少女时期,钟爱李煜的词,偏爱那一缕绵延不尽的忧愁,认为我懂得他的失意和无奈,认为可以在诗词中与之交为知音,不曾想,亡国的哀痛,臣虏的耻辱,岂是我一个黄毛丫头能够轻易懂得。
“多少恨,昨夜梦魂中”、“胭脂泪,相留醉,几时重”、“离恨恰如春草,更行更远还生”,他一遍又一遍反复在词中抒发他的亡国哀愁,家国之恨,而我窥见的,是一种别样的精致的美丽。再没人能将忧愁表达的如此深远厚重,如此荡气回肠。

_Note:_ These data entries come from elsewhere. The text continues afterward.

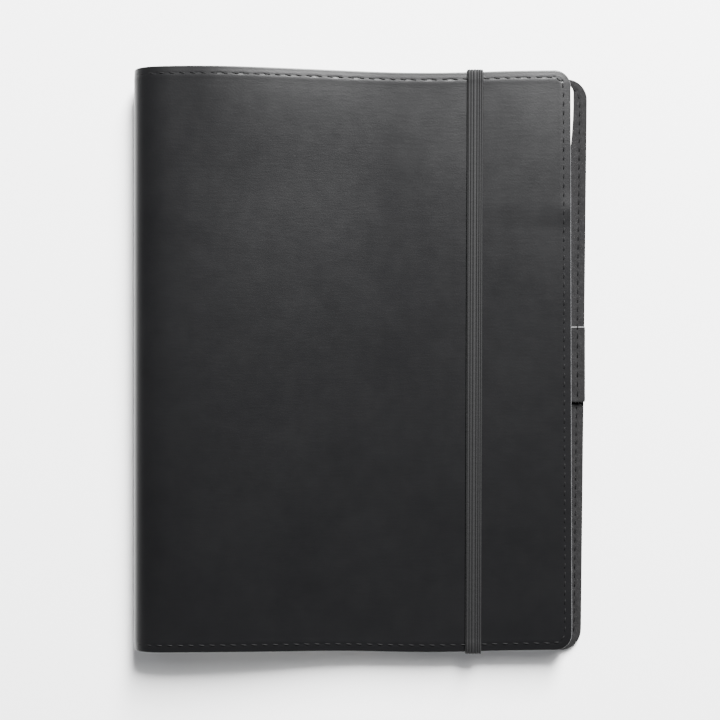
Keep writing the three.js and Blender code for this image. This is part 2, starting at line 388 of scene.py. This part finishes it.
def carry_border_normals(obj, grid_s, grid_y, columns):
    """Gives the border columns the hide's own normals, so that two pieces meet unseen."""
    mesh = obj.data
    rows, cols = grid_s.shape
    normals = np.zeros((len(mesh.vertices), 3))
    for j in columns:
        s, y = grid_s[1:-1, j], grid_y[1:-1, j]
        e = 0.2
        along = hide_point(s + e, y) - hide_point(s - e, y)
        up = hide_point(s, y + e) - hide_point(s, y - e)
        n = np.cross(along, up)
        n /= np.linalg.norm(n, axis=1)[:, None]
        normals[np.arange(1, rows - 1) * cols + j] = n
    mesh.normals_split_custom_set_from_vertices(normals.tolist())


# ---------------------------------------------------------------- materials


class Nodes:
    """A short way to write a material's nodes."""

    def __init__(self, name):
        self.material = bpy.data.materials.new(name)
        self.material.use_nodes = True
        self.tree = self.material.node_tree
        self.shader = self.tree.nodes["Principled BSDF"]
        self.coordinates = self.tree.nodes.new("ShaderNodeTexCoord").outputs["Object"]

    def add(self, kind, links=(), **values):
        node = self.tree.nodes.new(kind)
        for key, value in values.items():
            if key in node.inputs:
                node.inputs[key].default_value = value
            else:
                setattr(node, key, value)
        for name, source in links:
            self.tree.links.new(source, node.inputs[name])
        return node

    def scaled(self, x, y, z):
        return self.add("ShaderNodeMapping", [("Vector", self.coordinates)], Scale=(x, y, z)).outputs[0]

    def noise(self, scale, detail=4, roughness=0.55, vector=None):
        node = self.add("ShaderNodeTexNoise", [("Vector", vector or self.coordinates)])
        node.inputs["Scale"].default_value = scale
        node.inputs["Detail"].default_value = detail
        node.inputs["Roughness"].default_value = roughness
        return node.outputs["Fac"]

    def ramp(self, source, stops):
        node = self.add("ShaderNodeValToRGB", [("Fac", source)])
        while len(node.color_ramp.elements) < len(stops):
            node.color_ramp.elements.new(0.5)
        for element, (at, colour) in zip(node.color_ramp.elements, stops):
            element.position = at
            element.color = (*colour, 1) if hasattr(colour, "__len__") else (colour, colour, colour, 1)
        return node.outputs["Color"]

    def bump(self, source, strength, distance, after=None):
        links = [("Height", source)] + ([("Normal", after)] if after else [])
        node = self.add("ShaderNodeBump", links)
        node.inputs["Strength"].default_value = strength
        node.inputs["Distance"].default_value = distance
        return node.outputs["Normal"]

    def set(self, **inputs):
        for key, value in inputs.items():
            socket = self.shader.inputs[key.replace("_", " ")]
            if isinstance(value, bpy.types.NodeSocket):
                self.tree.links.new(value, socket)
            else:
                socket.default_value = value


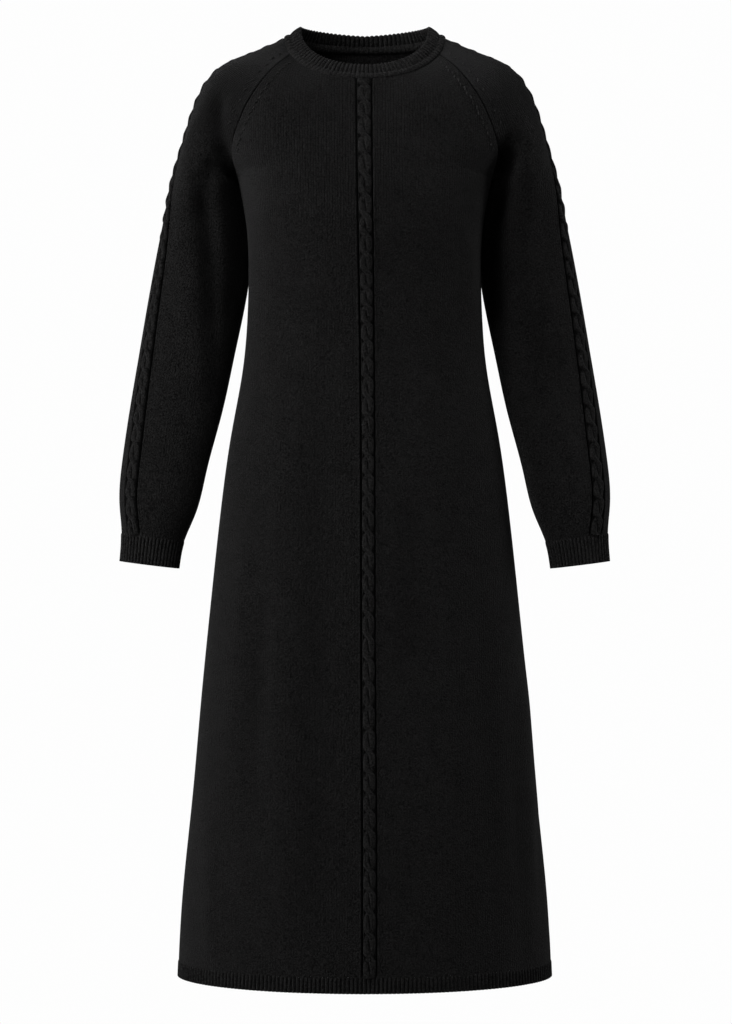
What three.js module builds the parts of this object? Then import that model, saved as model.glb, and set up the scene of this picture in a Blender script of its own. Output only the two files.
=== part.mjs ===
// A long-sleeved knitted sweater dress, filled out as it is when worn, open at the neck, cuffs and hem.
// Millimetres. +Z is up, the front faces -Y, and the wearer's left sleeve is on the +X side.
// The origin is the centre of the neck, level with the shoulder points where the garment is carried.
// Every row of knitting is a smooth curve made of cubic spans, and the rows are placed by the tables below.

import * as THREE from 'three';

// Cloth
const CLOTH = 2.2; // thickness of the single knit
const SEAM_GAP = 0.3; // pieces stop this far apart where they are joined

// Heights of the body
const HEM = -1216;
const HEM_RIB = 20;
const ARMPIT = -185;
const NECK_FRONT = -64;
const NECK_BACK = -9;

// Stations along a sleeve, measured up its outside from the end of the cuff
const CUFF = 37;
const ARMPIT_STATION = 497;
const NECK_STATION = 755;

// Rope cables: two strands that cross once in every pitch and lie between two purl ditches. Each strand swings to
// both sides of the middle, quickly where turn is large, is two halves wide, and rises and lifts over the other.
// The cable ends at its edges, and its ditches at the edges of the strip.
const FRONT_CABLE = {
  pitch: 24, swing: 3.8, turn: 1.8, half: 4.3, rise: 2.3, lift: 1.1, crest: 4.7, edge: 8, strip: 10.4, ditch: 1.1,
};
const SLEEVE_CABLE = {
  pitch: 25, swing: 4.5, turn: 0, half: 4.9, rise: 2.2, lift: 0.9, crest: 5.5, edge: 9.5, strip: 12, ditch: 0.9,
};
const ROWS_PER_CROSSING = 4;

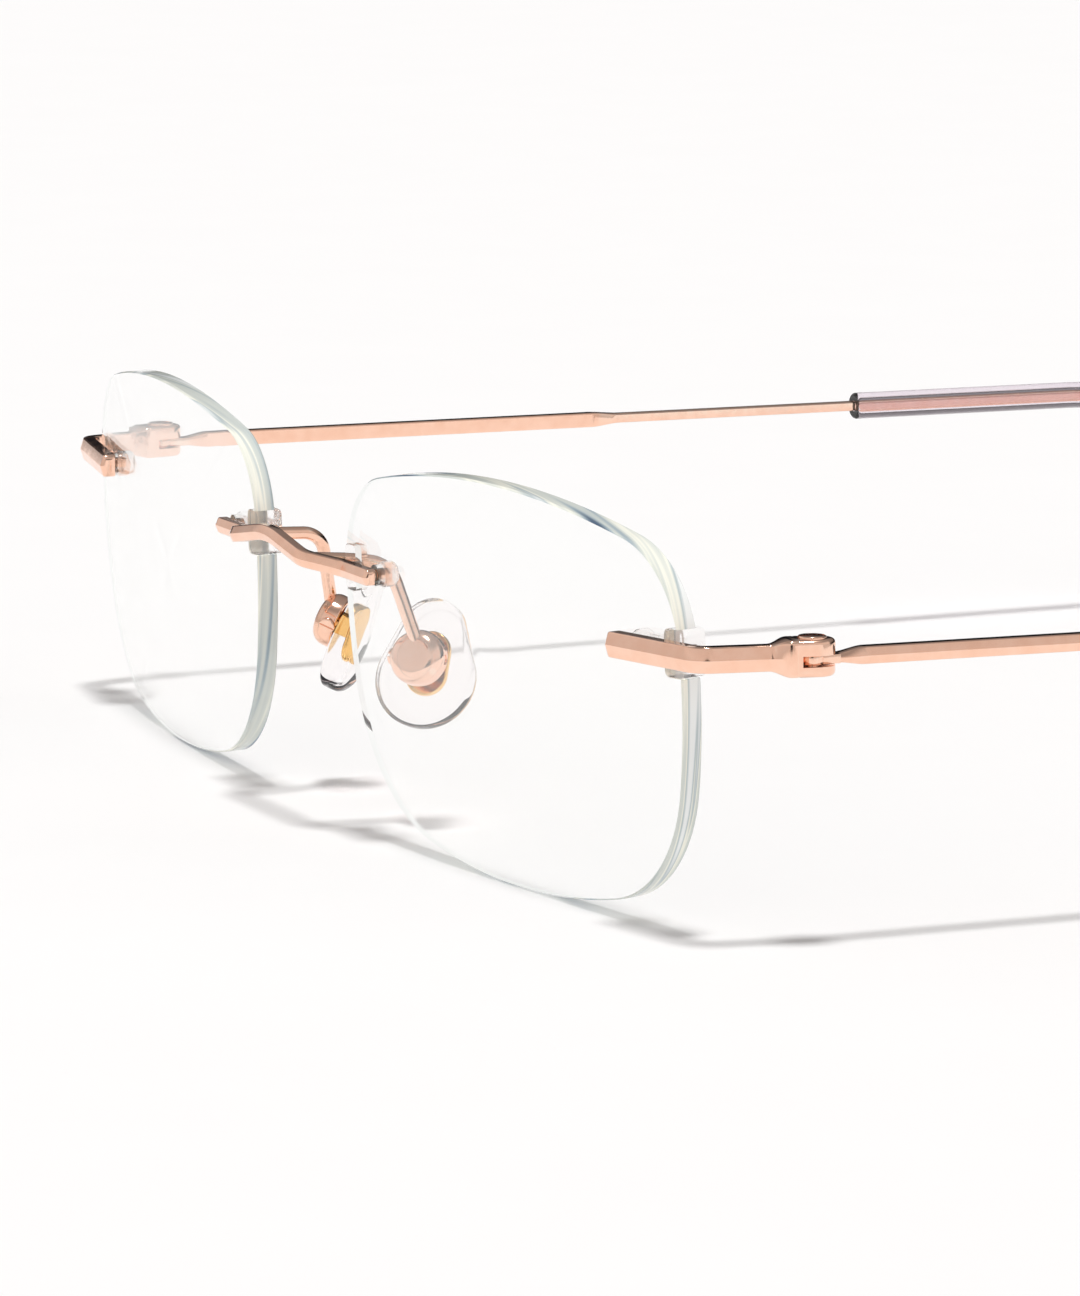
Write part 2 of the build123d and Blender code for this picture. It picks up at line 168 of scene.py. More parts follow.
class LensSizes(PropertyGroup):
    width: size("Width", "Boxed width of one lens", 49.6)
    height: size("Height", "Boxed height of one lens", 30.8)
    gap: size("Gap", "Distance between the lenses", 19.4)
    thickness: size("Thickness", "Thickness of a lens", 1.65)
    radius: size("Curve", "Radius of the front surface", 260.0)
    wrap: turn("Wrap", "How far each lens turns back towards the temple", 6.4)
    tilt: turn("Tilt", "How far the lower edge lies behind the upper edge", 3.0)
    sag: size("Sag", "How far the corners lie inside the boxed height", 3.1)
    upper_outer_inset: size("Upper outer inset", "Corner inside the boxed width", 1.3)
    lower_outer_inset: size("Lower outer inset", "Corner inside the boxed width", 3.1)
    lower_inner_inset: size("Lower inner inset", "Corner inside the boxed width", 4.3)
    upper_inner_inset: size("Upper inner inset", "Corner inside the boxed width", 0.6)
    upper_outer_radius: size("Upper outer radius", "Corner radius", 8.5)
    lower_outer_radius: size("Lower outer radius", "Corner radius", 12.0)
    lower_inner_radius: size("Lower inner radius", "Corner radius", 14.0)
    upper_inner_radius: size("Upper inner radius", "Corner radius", 7.5)
    bevel: size("Safety bevel", "Width of the polished bevel on both edges", 0.14)
    mount_height: size("Mount height", "The metal line above the middle of the lens", 5.8)
    hole_radius: size("Hole radius", "Radius of the drilled hole", 0.82)
    notch_height: size("Notch height", "Height of the edge notch", 3.6)
    notch_depth: size("Notch depth", "Depth of the edge notch", 1.9)
    notch_corner: size("Notch corner", "Corner radius of the edge notch", 0.5)
    post_edge: size("Post edge", "From the lens edge to the post in the notch", 1.0)
    end_spacing: size("End posts", "Distance between the posts of an end piece", 5.2)
    bridge_spacing: size("Bridge posts", "Distance between the posts of the bridge", 4.4)
    post_radius: size("Post radius", "Radius of a post", 0.45)
    post_proud: size("Post length", "How far a post stands out of the lens on each side", 0.6)
    post_dome: size("Post dome", "Rounding of the rear end of a post", 0.18)
    post_round: size("Post rounding", "Rounding of the front end of a post", 0.05)
    sleeve_edge: size("Sleeve edge", "Rounding of the sleeve edges", 0.06)


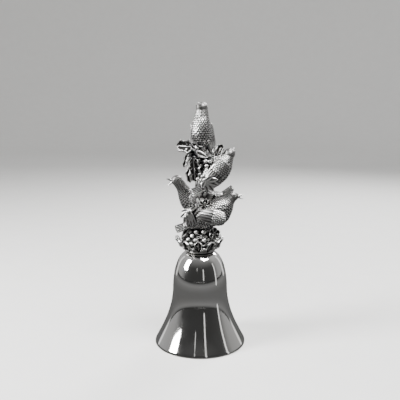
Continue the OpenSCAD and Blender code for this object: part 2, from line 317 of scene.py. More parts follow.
def plate_silver():
    """Mirror plating with faint haze, a warm breath of tarnish and spinning marks."""
    s = Shader("plate_silver")
    s.main.inputs["Metallic"].default_value = 1.0
    colour = s.ramp(s.noise(90, 5.0), [(0.3, (0.93, 0.925, 0.915)), (0.75, (0.88, 0.865, 0.83))])
    haze = s.grey_ramp(s.noise(260, 6.0, 0.7), [(0.35, 0.045), (0.75, 0.11)])
    s.join(colour, s.main.inputs["Base Color"])
    s.join(haze, s.main.inputs["Roughness"])
    where = s.add("ShaderNodeTexCoord")
    stretch = s.add("ShaderNodeMapping")
    stretch.inputs["Scale"].default_value = (0.15, 0.15, 9.0)
    marks = s.add("ShaderNodeTexNoise", scale=420.0, detail=3.0)
    s.join(where.outputs["Object"], stretch.inputs["Vector"])
    s.join(stretch.outputs["Vector"], marks.inputs["Vector"])
    s.bump(marks.outputs["Fac"], 0.05, 0.00002)
    return s.material


def bright_steel():
    """Drawn steel wire and turned steel, with fine scratches and dull patches."""
    s = Shader("bright_steel")
    s.main.inputs["Metallic"].default_value = 1.0
    colour = s.ramp(s.noise(500), [(0.3, (0.48, 0.47, 0.46)), (0.7, (0.66, 0.65, 0.64))])
    scratches = s.grey_ramp(s.noise(1500, 5.0), [(0.3, 0.2), (0.7, 0.42)])
    s.join(colour, s.main.inputs["Base Color"])
    s.join(scratches, s.main.inputs["Roughness"])
    s.bump(s.noise(3800, 3.0), 0.12, 0.00004)
    return s.material


PEWTER = pewter()
SILVER = plate_silver()
STEEL = bright_steel()

# ---------------------------------------------------------------- leaves, petals and berries


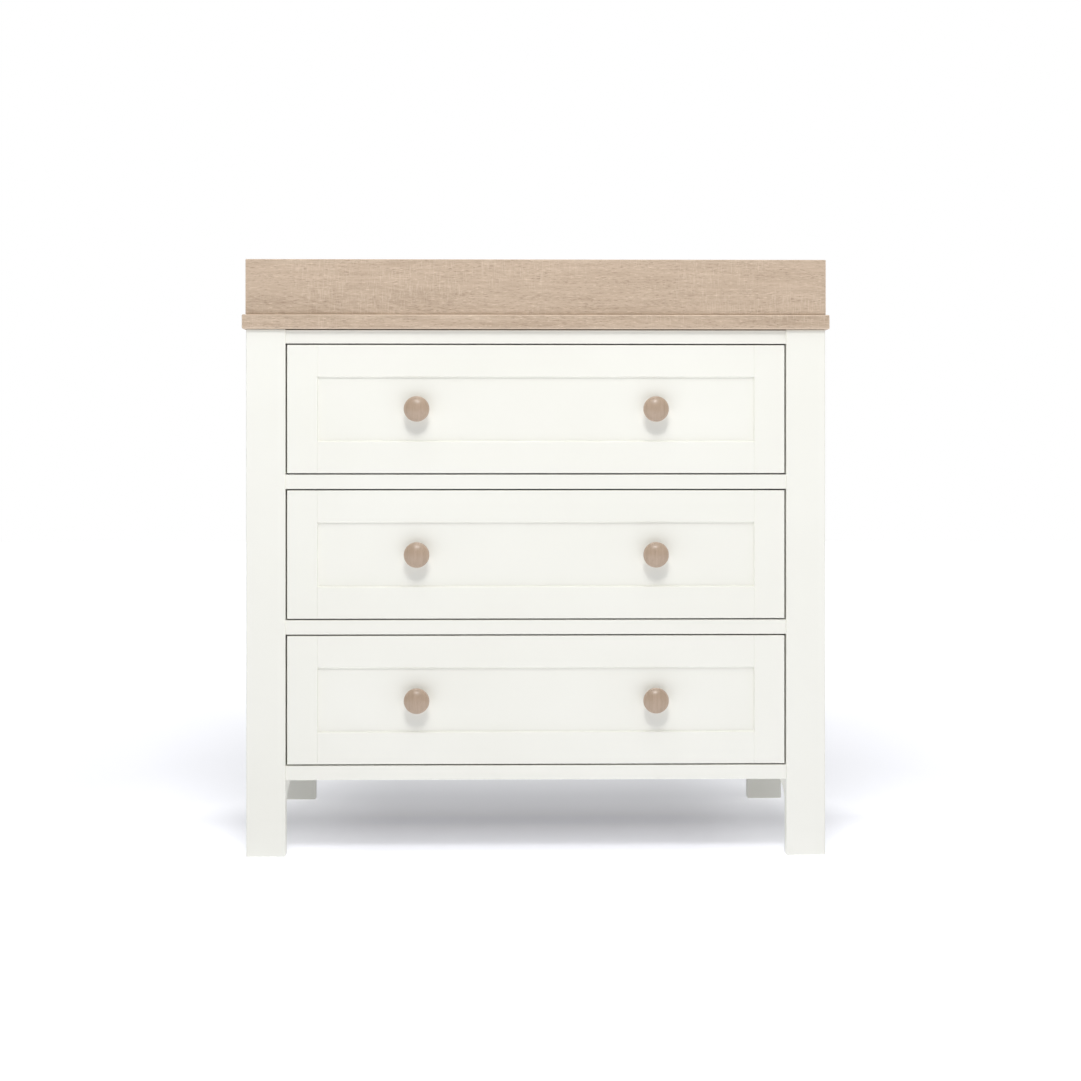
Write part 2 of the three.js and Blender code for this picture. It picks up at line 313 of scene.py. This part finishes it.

有相王之命,却无相王之才。才华横溢的南唐后主,是一位优秀的词人,却并不是一个合格的帝王。
那一日,他金榜题名,欣喜若狂,“春风得意马蹄疾、一日看尽长安花”。昔日的困顿和不安皆已经化作青烟消散,今日且纵马扬鞭,将满腔畅快尽情挥洒在繁花簇拥的长安大道。
那一日,他高居殿堂,俯仰天下,终于建立起了一个菊花的帝王,他说“他年我若为青帝,报与桃花一处开”,然而他的帝国终是昙花一现,只消数月,帝国梦破灭。
那一日,他远在天涯,踽踽独行,那一轮渐渐沉落西山的红日,将整个天地都染上一层苍凉的悲色,“莺啼如有泪,为湿最高花”,春日将近,百花将残,莺鸟含泪,将春天的挽歌高唱,打湿枝头等待枯萎的那朵花,而他,已肝肠寸断。
那一日,他欣然入林,幽居空山,悠悠吟着:“山静似太古,日长如小年。余花犹可醉,好鸟不妨眠。”山静日长,有余花可醉,有鸟鸣相伴,只觉时光静好,年岁安和。此处可安享受一世清欢。
感谢古人给我们留下了这些美丽的诗词华章,让我们可以辗转于古今之间,经历这一番神奇的知遇。唐诗的壮丽,宋词的香绮,如同漫漫历史长河中的繁星闪耀。浩瀚星辰,璀璨如烟,只要一抬眼,无数悲欢离合,人间情爱的故事便可穿越重重光阴,与你我相遇。我亦只是寻常路人,在不经意间瞥见这美丽的景象,亦为这繁华倾了心,再不舍轻易转身。
余生所愿,但以诗词为约,与古人交游,每晚伴于灯下,一一阅尽唐宋的风雅,在纷繁迷乱的尘事中得以抽身,获得一份安宁。在岁月的风尘之中,依然寂静欢喜,明媚淡然,再不轻易将流光辜负。